Thursday, October 1, 2009

Time to turn on the furnace, dammit!

I hate this time of year. Well, not hate, exactly: I don't like having to turn the gravity furnace on, and not just because it's not a simple matter of flipping a switch and turning up the thermostat. Last year I didn't turn it on until October 3, so I haven't held out quite as long. But it just hasn't been that cold here until today.

It's freakin' cold in the house, though (probably because I still have quite a few windows open). While it's sunny the outside temp is about 8C (48F). And in here it's about 14C according to my ancient thermostat.

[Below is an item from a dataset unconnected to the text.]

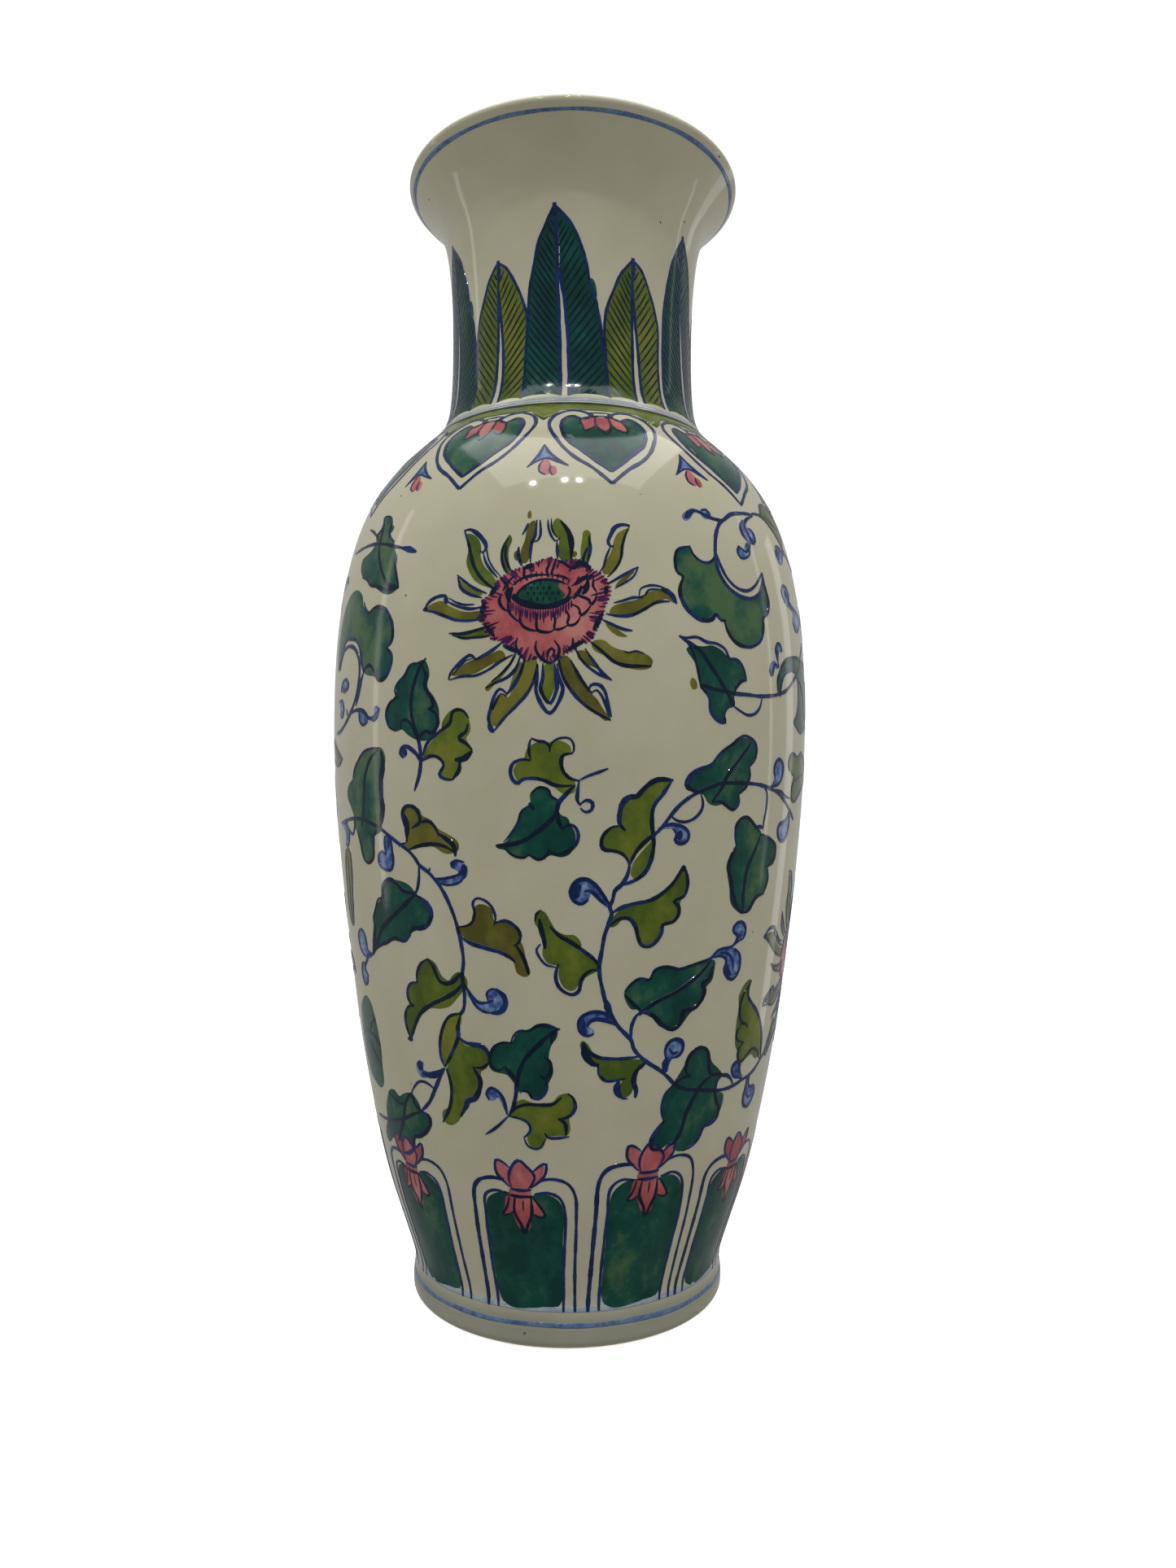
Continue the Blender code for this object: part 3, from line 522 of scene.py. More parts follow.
            (-37.5, 176), (-35.6, 174.3), (-33.4, 173), (-30.6, 172.7), (-28.6, 174.3),
            (-27.7, 178), (-27.7, 181.3), (-29, 184.7), (-30.6, 187.3), (-30.1, 190.7),
            (-30.6, 193.3))),
    (MOSS, ((-27.2, 175), (-26.8, 177.7), (-24.7, 180.7), (-22.3, 180.7), (-20.7, 178),
            (-20.5, 174.7), (-21.4, 173), (-20, 170), (-20.6, 168), (-22.3, 166.7), (-23, 164),
            (-24.5, 162.1), (-26.1, 162.2), (-27.5, 163.3), (-26.8, 166.3), (-28.4, 168),
            (-30.6, 168.3), (-32, 167.3), (-31.1, 170), (-29.3, 172.7))),
    (WASH, ((-36.2, 171.3), (-37.5, 171.3), (-38.3, 169.8), (-37.6, 168.2), (-36.4, 168.4),
            (-36.1, 169.6))),
    (DARK, ((-44.3, 171.3), (-47, 171.2), (-50.2, 170.7), (-52.9, 169), (-55.6, 166.7),
            (-57, 163), (-60.2, 160.7), (-61.1, 157.7), (-59.3, 154.7), (-57.7, 152),
            (-57.9, 149.3), (-56.1, 146.7), (-54.7, 143.3), (-54, 140), (-52.5, 138.3),
            (-50.2, 138.7), (-48.8, 140.7), (-48.6, 144), (-48.4, 146), (-45.6, 147.7),
            (-45.2, 150.7), (-44.3, 153.3), (-44.7, 157.3), (-44.7, 162), (-43.4, 165.3),
            (-42.9, 168.7))),
    (WASH, ((-43.9, 146.7), (-42.3, 145.3), (-42, 142), (-41.8, 139.5), (-42.7, 137),
            (-45, 136.8), (-47, 138.3), (-47, 140.7), (-45.5, 142), (-44.3, 141),
            (-44.5, 144))),
    (WASH, ((-30, 134.5), (-26, 134), (-23.7, 134.5), (-22, 136), (-21.8, 138.3),
            (-23.3, 140), (-25.5, 139.8), (-25.8, 138.3), (-24, 137.3), (-24.5, 135.7),
            (-27, 135.3), (-30, 135.3))),
    (OLIVE, ((-37.9, 154), (-35.6, 154.7), (-33.1, 154), (-32.5, 152.3), (-30.6, 151.3),
             (-28.4, 148.7), (-26.1, 147.3), (-23.8, 145.3), (-23.6, 143.3), (-24.7, 142.3),
             (-27, 142), (-29.7, 143.7), (-33.4, 144), (-36.1, 142.8), (-37.7, 143),
             (-37.5, 145.3), (-37.2, 148.7), (-37.9, 151.3))),
    (DARK, ((-46.5, 132.7), (-44.3, 134), (-40.6, 134), (-37.5, 133), (-35.6, 131),
            (-32.5, 127.3), (-31.5, 125.3), (-32.2, 122.7), (-35.2, 120.7), (-37.9, 119.3),
            (-39.7, 117.3), (-44.3, 116.7), (-47.9, 115), (-51.5, 113.3), (-53.8, 111.7),
            (-52.9, 115.3), (-52, 119.3), (-52, 122.7), (-49.7, 126), (-47.5, 128.7))),
    (WASH, ((-53.8, 111.5), (-56.5, 112.8), (-57, 115.5), (-58.3, 117.8), (-60.2, 118),
            (-62, 116), (-61.7, 113), (-59.8, 110.8), (-57, 110), (-54.5, 110.5))),
    (WASH, ((-58.5, 108.5), (-61.5, 107.5), (-62.3, 104.5), (-61, 101.5), (-58.8, 102.5),
            (-58, 105), (-59.7, 106.7))),
    (MOSS, ((-35.2, 111), (-33.4, 112.6), (-31.4, 111.7), (-29.7, 108.2), (-27.9, 107),
            (-27, 108.3), (-25.2, 109.7), (-23.6, 108.7), (-23.1, 106), (-25.2, 103.3),
            (-27.9, 100), (-30.6, 98.9), (-33.4, 98.7), (-36.1, 97), (-38.4, 94), (-40.2, 90.7),
            (-41.5, 89), (-42.2, 92), (-42.2, 96), (-40.6, 98.7), (-40.7, 102), (-39.7, 104.3),
            (-37.5, 105.7), (-37, 108))),
    (MOSS, ((-25.4, 98.3), (-27.9, 97.7), (-29.5, 95.7), (-31.1, 92), (-31.8, 87.3),
            (-31.5, 84.7), (-30.6, 82.7), (-28.8, 86), (-27.5, 89.3), (-26.5, 92.7),
            (-25.2, 96))),
    (MOSS, ((-26.3, 91.3), (-24.7, 89.3), (-22.3, 89), (-20, 88.7), (-18.6, 86), (-19.5, 83.3),
            (-20.9, 82.3), (-21.1, 79.3), (-22.3, 75.3), (-25.2, 73.3), (-27, 69.3),
            (-28.8, 66.7), (-31.1, 65.5), (-33.1, 66.7), (-32.9, 69.3), (-31.1, 70.7),
            (-30, 73.3), (-29.7, 77.3), (-30.4, 81.3), (-28.4, 86))),
    (WASH, ((-31.3, 82), (-33, 80), (-36, 78.7), (-38.5, 78), (-40, 79.5), (-40.2, 81.7),
            (-38.8, 83), (-37.3, 82.3), (-38, 80.7), (-36, 80), (-33.5, 80.7))),
    (DARK, ((-43.1, 72.3), (-45.2, 72.3), (-47.5, 71.3), (-49.3, 70.3), (-51.5, 71.7),
            (-54.3, 71), (-56.1, 68.7), (-58.4, 64.7), (-59.4, 60.7), (-62, 57.6), (-63.4, 54.6),
            (-62, 53), (-59.8, 54), (-57.6, 55.6), (-55.2, 54.6), (-52, 53), (-48.8, 53.7),
            (-46.5, 55.3), (-45.2, 58.7), (-42.5, 60), (-39.3, 61.7), (-37.5, 64), (-37.9, 66.7),
            (-40.2, 67.7), (-41.1, 70))),
    (DARK, ((-68, 93), (-64.3, 96.7), (-61.5, 98), (-58.8, 96.7), (-57, 92.7), (-55.9, 86.7),
            (-55.6, 83.3), (-56.3, 78), (-57, 72.7), (-59.7, 70.3), (-64.3, 71.3), (-68, 73.5),
            (-70, 79), (-69.6, 87))),
    # Towards the vase's two sides.
    (DARK, ((51.8, 188.7), (51.9, 192), (53, 194.7), (55, 197.5), (57.7, 199), (61, 200),
            (65, 200.4), (70, 200.2), (74, 198.6), (76.4, 195), (77, 190), (76, 184.6),
            (73.4, 180.6), (70, 178.6), (66, 178), (63.5, 179), (61.3, 180.4), (63, 182.5),
            (64.3, 185.5), (64.8, 190), (64.6, 193), (63, 195.3), (60, 196), (57.3, 195.3),
            (55, 193.7), (53.6, 190.7), (53, 187.3))),
    (MOSS, ((54.6, 242), (58.6, 240), (62.4, 237.3), (65.4, 235), (67.6, 236.6), (68.4, 240.4),
            (66.4, 244), (62.4, 246.6), (58, 246.4), (55.6, 244.4))),
    (WASH, ((57.5, 231), (59, 233.5), (61, 234), (64, 233.4), (66, 232.6), (63.8, 231.5),
            (62, 229), (60, 228), (58, 229))),
    (WASH, ((57.3, 219), (58.5, 221.3), (61, 221.3), (62.2, 219.5), (61.5, 217.5), (63.5, 216),
            (68, 215.2), (72, 213.5), (75, 213), (71, 212), (68.5, 210), (66, 208.7),
            (64, 209.3), (62.8, 211.5), (64, 214), (61, 215), (58.8, 216))),
    (MOSS, ((58.2, 167.5), (59, 170), (61, 170.8), (65, 170), (68, 171.5), (72, 170.5),
            (77, 168), (79.4, 165.4), (77, 163), (73, 161.5), (68, 159), (64, 156.8),
            (61.5, 157.5), (61, 160.5), (62.5, 164.5), (60.5, 165), (58.8, 166))),
    (WASH, ((62, 79.5), (64, 80), (66, 82), (67.3, 85), (66, 86), (64, 85), (62.5, 82))),
    (WASH, ((-78, 223.4), (-75, 225.4), (-72, 226), (-69, 225), (-68, 223.5), (-70, 221.6),
            (-74, 221.8))),
    (OLIVE, ((-74, 176.4), (-70, 173.6), (-66.6, 171.4), (-64, 169), (-67, 167.4), (-71, 167.6),
             (-75, 169.6), (-76.6, 173.4))),
    (WASH, ((-67, 149), (-64, 149.4), (-62, 148), (-61.6, 145.6), (-63, 143), (-65.2, 143),
            (-64.4, 145.6), (-65.6, 147.6))),
    (OLIVE, ((-62.5, 142), (-61.4, 138.6), (-62, 135), (-63, 130), (-64, 124), (-65.5, 119),
             (-67.4, 119.6), (-68.5, 124), (-68, 130), (-67.4, 137), (-65, 142))),
)  # fmt: skip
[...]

A gravity furnace, while it may be inefficient in fuel use, has some advantages. There are no air filters to change. It has no moving parts such as a fan. The only electricity it uses is to turn the gas valve on and off. There are no electric blowers, so you don't feel air flow when the furnace is on, and there's less dust in the air. Because it's made of cast iron, the whole thing retains heat, so even while it's off it's heating the basement (and the dining room floor). I have double-glazed windows, and I have sealed up any drafts I can find using caulking, expanding foam insulation, and backer rod, especially around the south side of the house. When I had the house inspected in November 1998, the carbon monoxide reading was extremely low, like 9 parts per billion or something (the inspector told me and my real estate agent that the cigarettes we just smoked put out way more CO than the furnace). I of course have a carbon monoxide detector. The only time it sounded was when I wiped it with a furniture polishing cloth that had some volatile compounds impregnated in it. I stopped using those!

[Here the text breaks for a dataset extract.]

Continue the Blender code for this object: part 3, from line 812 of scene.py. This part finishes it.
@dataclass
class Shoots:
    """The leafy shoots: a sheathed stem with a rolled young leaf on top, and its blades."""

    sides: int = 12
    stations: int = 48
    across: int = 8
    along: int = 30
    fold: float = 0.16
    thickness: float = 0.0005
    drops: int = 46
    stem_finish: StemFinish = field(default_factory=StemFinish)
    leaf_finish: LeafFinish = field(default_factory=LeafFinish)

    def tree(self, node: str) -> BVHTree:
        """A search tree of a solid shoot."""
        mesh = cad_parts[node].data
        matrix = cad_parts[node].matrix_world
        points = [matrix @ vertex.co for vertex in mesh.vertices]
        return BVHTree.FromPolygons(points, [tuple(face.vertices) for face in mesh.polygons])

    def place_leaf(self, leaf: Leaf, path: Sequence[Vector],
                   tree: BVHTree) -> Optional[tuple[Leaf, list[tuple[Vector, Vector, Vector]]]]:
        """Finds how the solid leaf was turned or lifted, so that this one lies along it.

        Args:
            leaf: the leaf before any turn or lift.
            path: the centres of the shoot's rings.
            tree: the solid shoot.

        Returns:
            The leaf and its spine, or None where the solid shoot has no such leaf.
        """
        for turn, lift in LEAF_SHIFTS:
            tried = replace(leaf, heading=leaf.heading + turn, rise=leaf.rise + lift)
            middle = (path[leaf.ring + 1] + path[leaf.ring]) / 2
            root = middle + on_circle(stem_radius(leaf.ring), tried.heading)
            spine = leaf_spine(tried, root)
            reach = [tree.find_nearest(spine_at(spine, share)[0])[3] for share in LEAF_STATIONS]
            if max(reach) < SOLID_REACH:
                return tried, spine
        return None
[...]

The only cold air leaking in comes from the ancient back door frame. I remedy this by stuffing an old blanket in a plastic bag between the doors, since the weather stripping doesn't quite do the job.

On the other hand, the gigantic ducts take up a lot of head room in the basement. I'm 170cm (5'7") and I have to duck in a few places. The furnace itself takes up a lot of room, sitting as it does in about the centre of the space, and having a circumference of about three meters/10 feet. Getting it out will require some specialists in asbestos removal, since there are sheets of AB protecting the floor joists from the hot water duct to the chimney. It's probably less than 50 percent efficient (though the higher gas bill is offset by the lower electricity use). And getting a mid- or high-efficiency furnace will cost, well, a lot more than I have in the bank.

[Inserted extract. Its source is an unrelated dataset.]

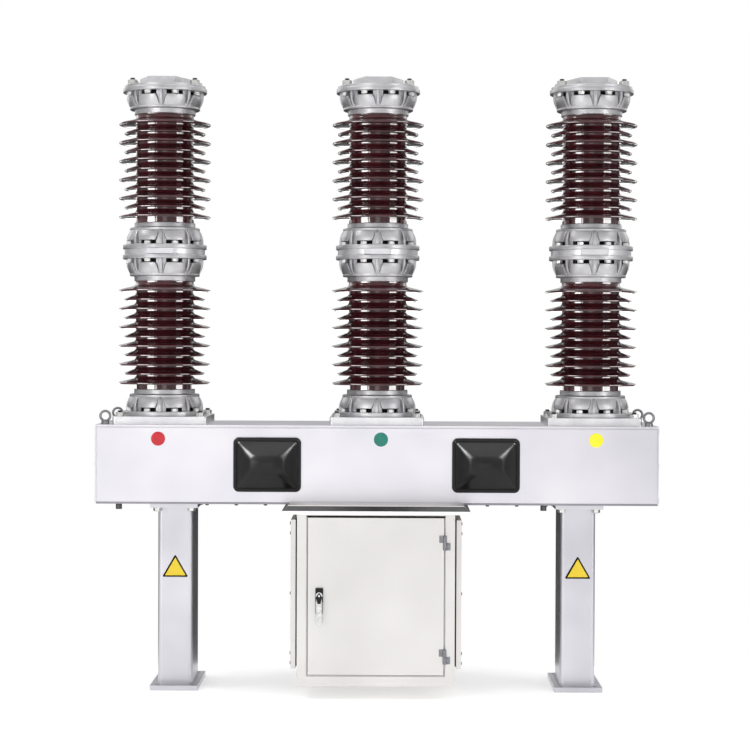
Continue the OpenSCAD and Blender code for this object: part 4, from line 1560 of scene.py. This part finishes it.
@dataclass
class Studio:
    """Pale floor, light tent, lamps and the camera.

    Args:
        camera_place: where the camera stands.
        lens_mm: focal length on a 36 mm wide sensor.
        turn_deg: turn about the vertical, positive to the left.
        tilt_deg: upward tilt.
        roll_deg: roll, negative lifts the camera's right side.
        floor_r: radius of the floor.
        floor_y: place of the floor's middle, in front of the object.
        tent: strength of the light tent round the object.
        gap: strength of the dark gap behind it.
        gap_from: y part of a direction at which the gap starts.
        gap_to: y part at which it is as dark as it gets.
        gap_high: z part below which the gap starts.
        gap_low: z part at which it is as dark as it gets.
    """

    camera_place: tuple[float, float, float] = (0.0444, -6.735, 1.1484)
    lens_mm: float = 96.9
    turn_deg: float = 0.446
    tilt_deg: float = -0.979
    roll_deg: float = -0.222
    floor_r: float = 5.2
    floor_y: float = -4.75
    tent: float = 0.62
    gap: float = 0.03
    gap_from: float = 0.2
    gap_to: float = 0.7
    gap_high: float = 0.2
    gap_low: float = -0.02

    def floor(self) -> None:
        """Adds the floor: a disc of white acrylic, dimly lit from below, that ends close behind the object."""
        turn = np.linspace(0.0, 2.0 * math.pi, 96, endpoint=False)
        x, y = self.floor_r * np.cos(turn), self.floor_r * np.sin(turn) + self.floor_y
        mesh = bpy.data.meshes.new("studio_floor")
        mesh.from_pydata(np.stack([x, y, np.zeros(96)], -1).tolist(), [], [list(range(96))])
        mesh.materials.append(LitSheet("lit_acrylic_floor", "#f7f7f7", 0.9).material())
        made = bpy.data.objects.new("studio_floor", mesh)
        bpy.context.scene.collection.objects.link(made)

    def world(self) -> None:
        """Makes the surroundings: white to look at, and as light a soft white tent with a dark gap behind.

        The tent's strength falls from tent to gap by two smooth steps multiplied together: one as the y part
        of the direction runs from gap_from to gap_to, one as its z part runs from gap_high down to gap_low.
        """
        world = bpy.data.worlds.new("studio")
        bpy.context.scene.world = world
        world.use_nodes = True
        tree = world.node_tree
        tree.nodes.clear()
        seen = add_node(tree, "Background", {("in", "Color"): (1.0, 1.0, 1.0, 1.0), ("in", "Strength"): 1.0}, {})
        place = add_node(tree, "TexCoord", {}, {})
        parts = add_node(tree, "SeparateXYZ", {}, {0: (place, "Generated")})
        steps = [
            add_node(
                tree,
                "MapRange",
                {"interpolation_type": "SMOOTHSTEP", ("in", "From Min"): start, ("in", "From Max"): end},
                {"Value": (parts, axis)},
            )
            for axis, start, end in (("Y", self.gap_from, self.gap_to), ("Z", self.gap_high, self.gap_low))
        ]
        both = add_node(tree, "Math", {"operation": "MULTIPLY"}, {0: (steps[0], "Result"), 1: (steps[1], "Result")})
        tent = add_node(
            tree, "MapRange", {("in", "To Min"): self.tent, ("in", "To Max"): self.gap}, {"Value": (both, "Value")}
        )
        light = add_node(tree, "Background", {("in", "Color"): (1.0, 1.0, 1.0, 1.0)}, {"Strength": (tent, "Result")})
        path = add_node(tree, "LightPath", {}, {})
        mix = add_node(tree, "MixShader", {}, {0: (path, "Is Camera Ray"), 1: (light, 0), 2: (seen, 0)})
        output = add_node(tree, "OutputWorld", {}, {"Surface": (mix, 0)})
        output.is_active_output = True

    def camera(self) -> None:
        """Adds the camera, level but for its small turn, tilt and roll."""
        data = bpy.data.cameras.new("camera")
        data.sensor_width = 36.0
        data.lens = self.lens_mm
        made = bpy.data.objects.new("camera", data)
        bpy.context.scene.collection.objects.link(made)
        made.location = self.camera_place
        made.rotation_euler = (
            math.radians(90.0 + self.tilt_deg), math.radians(self.roll_deg), math.radians(self.turn_deg)
        )
        bpy.context.scene.camera = made

    def build(self) -> None:
        """Builds the studio."""
        self.floor()
        self.world()
        for lamp in LAMPS:
            lamp.build()
        self.camera()
        bpy.context.scene.view_settings.view_transform = "Standard"


def main() -> None:
    """Builds the studio and every sub-assembly."""
    logging.basicConfig(level=logging.INFO, format="%(name)s %(message)s")
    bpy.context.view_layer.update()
    for name, x in (("left_pole", -0.710), ("middle_pole", 0.0), ("right_pole", 0.710)):
        Pole(name, x).build()
    Beam().build()
    Legs().build()
    Cabinet().build()
    Studio().build()


if __name__ == "__main__":
    main()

And I was lucky I bought the house when I did---new insurance rules in 1999 required a furnace to be less than 25 years old. Mine is almost 90. If I wanted to change my insurer I'd have to replace the furnace first. These rules also require replacement of knob-and-tube wiring and galvanized plumbing pipes, and an upgrade to 100-amp input service. This has been done already, but there's more to go.

So the furnace is on, I'm covered in dust and cobwebs, the windows are closed, the temp is already up to 17C, and my ankles are feeling warmer. Maybe I'll put on some socks, though.